To many—especially those without a church background—a typical church sermon can feel canned and artificial. At best, it’s still a presentation, and they already get bombarded by too many presentations. But if people are studying the Scriptures and allowing people to ask any questions or make any challenges they want about the text in question—that feels real. I can’t tell you how many people have said to me something like, “Wow, you really take the Bible seriously. You’re okay with us checking everything out and asking you hard questions.”

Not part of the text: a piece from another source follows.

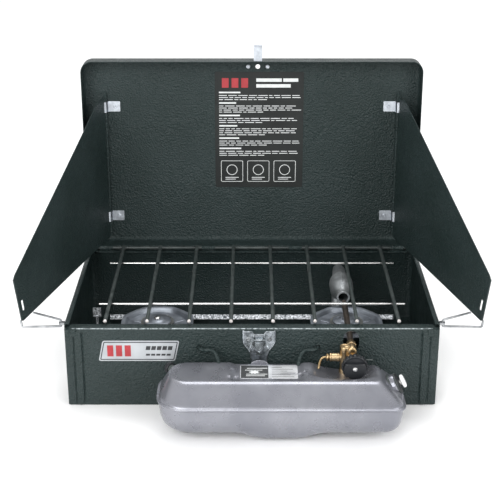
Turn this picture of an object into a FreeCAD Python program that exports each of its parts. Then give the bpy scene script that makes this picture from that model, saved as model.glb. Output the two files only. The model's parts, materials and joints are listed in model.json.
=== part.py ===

For the reasons above (and I’m sure there are more I could have included), this kind of teaching can be a more effective component of making genuine disciples of Jesus Christ. But do we really want active participants . . . or do we actually prefer a passive audience? Do I want them to be moved by my message, or by the Scriptures themselves? Is it more important to me that they appreciate my opening and my closing, that they laugh and cry and are appropriately moved in the right places? Or is it more important that they’re actually learning and understanding more of the Word of God? Do I want them leaving being impressed with my preaching or excited / challenged / motivated by the truth of God we’ve studied together in Scripture? Please understand, I’m not at all suggesting that those who preach traditional sermons have wrong motives! I’m saying that interactive teaching is much more conducive to right motives. It helps get the focus off of us, and it becomes all about assisting the people of God to better understand and live out the Word of God.